European oak wide planks often come in natural or neutral tones with matte finishes, and that combination tends to be forgiving. This is one reason the style has become so popular. It looks high-end and handles real life fairly well when you choose the right finish.
Repairs and Board Replacement Can be More Noticeable
With wide boards, any repair becomes a bigger visual event. If you ever need to replace a plank, matching grain, tone, and finish can be more challenging than with narrower strips, especially if the floor has a lot of character.
That doesn’t mean repairs are impossible. It means you want to plan for them. A forgiving tone and texture help. Buying extra material and storing it properly helps even more, because future batches can vary.

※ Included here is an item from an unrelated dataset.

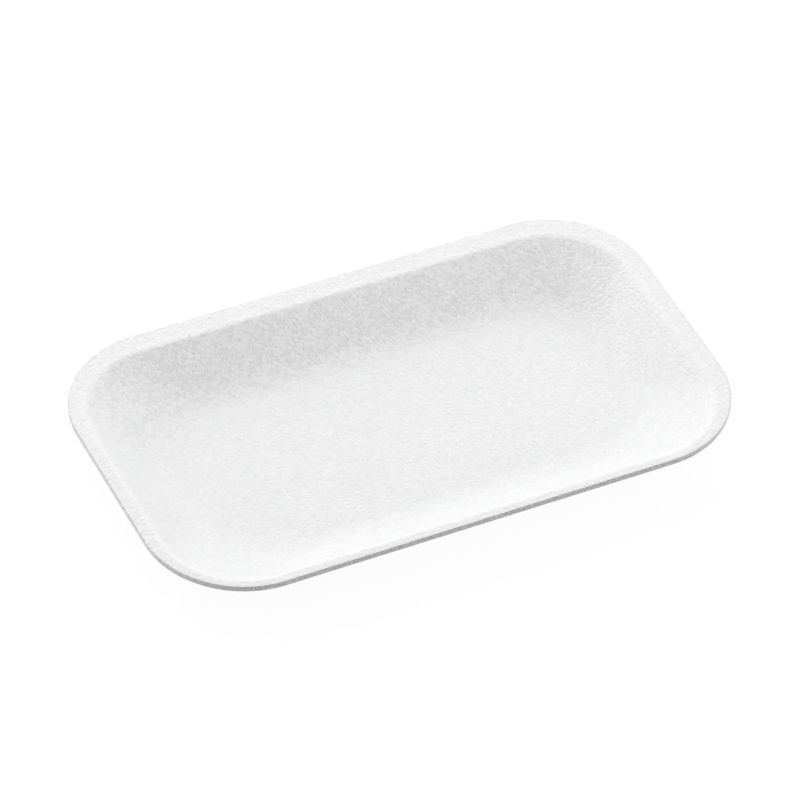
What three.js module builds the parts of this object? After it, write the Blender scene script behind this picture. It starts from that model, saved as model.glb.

How to Buy European Oak Wide Plank Without Regret
Start by deciding how much character you want. If you love knots, mineral streaks, and natural contrast, choose a character grade. If you want a calmer look, choose a cleaner grade.
Then choose construction based on your home. If you live on concrete or deal with humidity swings, an engineered wide plank usually makes more sense than a solid. It gives you a look with better stability.

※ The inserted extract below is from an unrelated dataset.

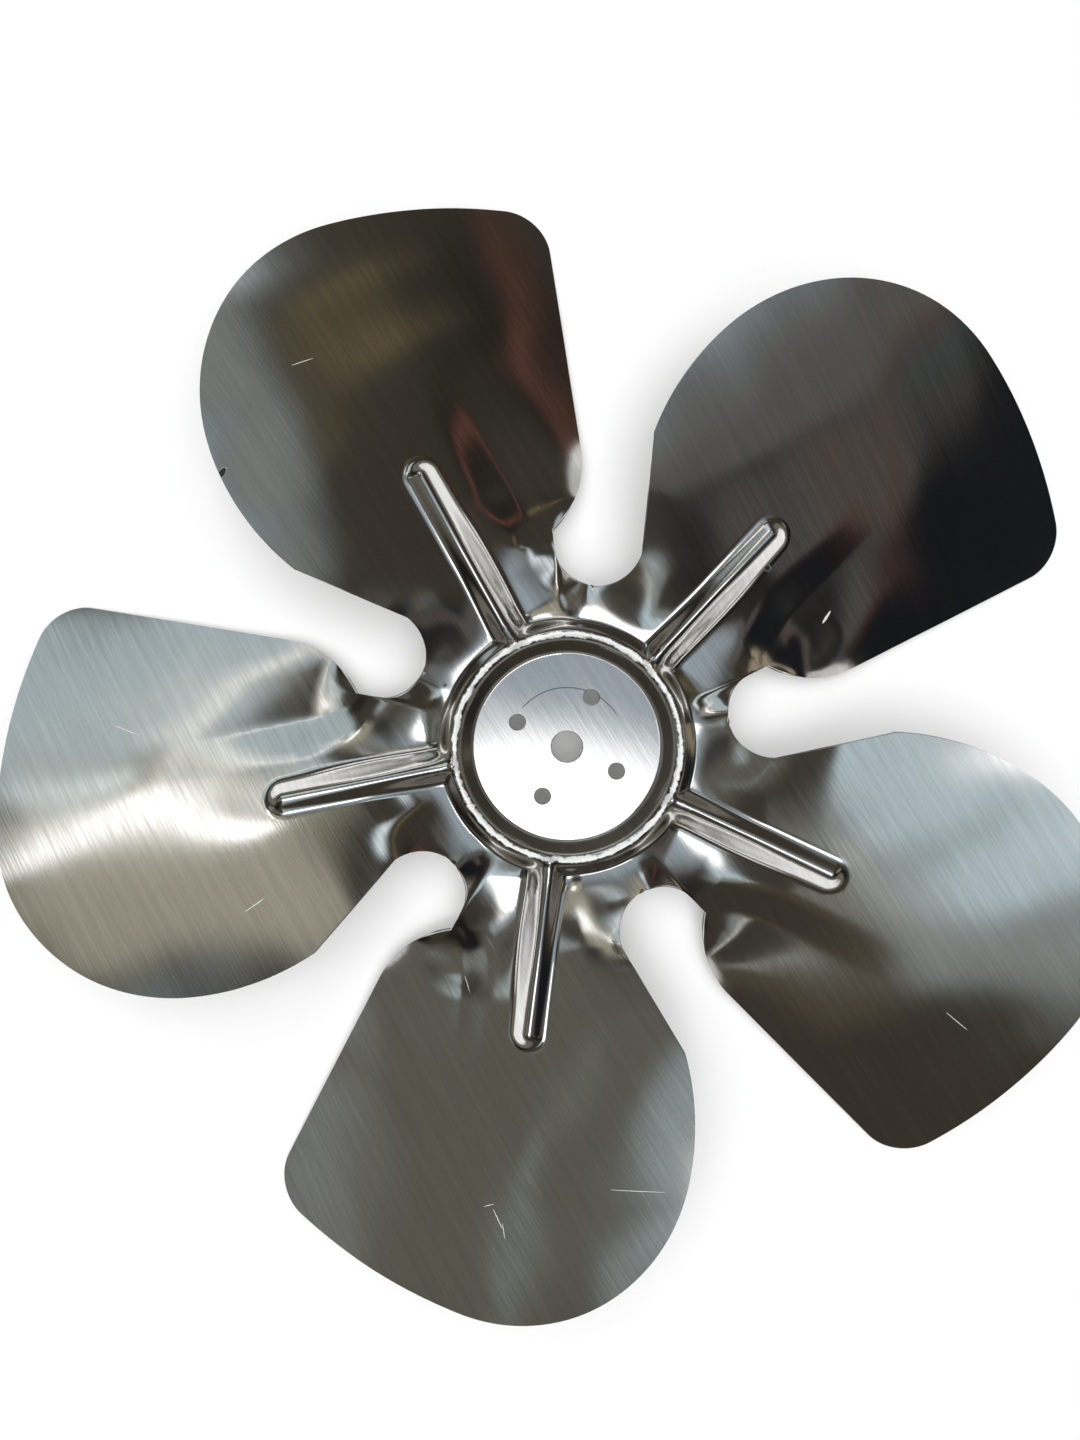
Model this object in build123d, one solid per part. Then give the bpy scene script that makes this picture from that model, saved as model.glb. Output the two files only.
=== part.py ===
from build123d import *
import math
import os

# Axial fan impeller pressed from one aluminium sheet: a recessed hub disc inside a raised ring bead,
# and five pitched blades with a raised rib each, parted by keyhole slots.
# Millimetres. Origin: centre of the bore on the underside of the hub disc. +Z: the side of the beads.

# Sheet and hub
BLADE_COUNT = 5
OUTER_DIAMETER = 254.0
SHEET = 1.2
BORE_DIAMETER = 7.1
FIXING_CIRCLE = 25.4
FIXING_DIAMETER = 3.6
FIXING_COUNT = 4
FIXING_TURN = 63.7            # degrees from +X to the first fixing hole
DISC_DIAMETER = 44.0
DISC_SINK = 1.8               # web plane above the disc plane
RING_DIAMETER = 50.8          # crest of the ring bead
RING_HEIGHT = 3.2             # crest above the web plane
RING_FOOT = 3.4               # crest to the foot of the outer flank, along the radius
RING_BEND = 1.9               # bend radius of the crest, mid sheet
FOOT_BEND = 1.5               # bend radius where the ring meets disc and web, mid sheet

# Ribs
RIB_END = 66.0                # radius of the blunt outer end
RIB_ROOT_OFFSET = 2.15        # rib line beside the blade axis, at the hub centre
RIB_LEAN = 2.9                # degrees that the rib leans toward the leading side
RIB_HEIGHT = 3.1
RIB_ROOT_WIDTH = 8.8
RIB_END_WIDTH = 7.2
RIB_CREST_WIDTH = 2.0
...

Then pick finish and sheen based on lifestyle. Matte and satin hides wear better than gloss ones. Texture helps. Natural and medium tones tend to stay timeless and forgiving.
Finally, choose the installer as if your future peace depends on it, because it does. Moisture testing, subfloor flatness, expansion gaps, and proper installation methods decide whether a wide plank feels luxurious or feels like a complicated art project.
The Bottom Line
European oak wide plank floors can look stunning and feel timeless. They create a calm, modern, high-end look with fewer seams and more natural character.
The tradeoffs show up in movement, subfloor requirements, installation complexity, and cost. Wide planks demand stable indoor conditions and careful installation. When you respect that, you get a floor that looks like it belongs in a designer home but still holds up to real life.
Wide plank isn’t fragile. It just refuses to pretend physics doesn’t exist.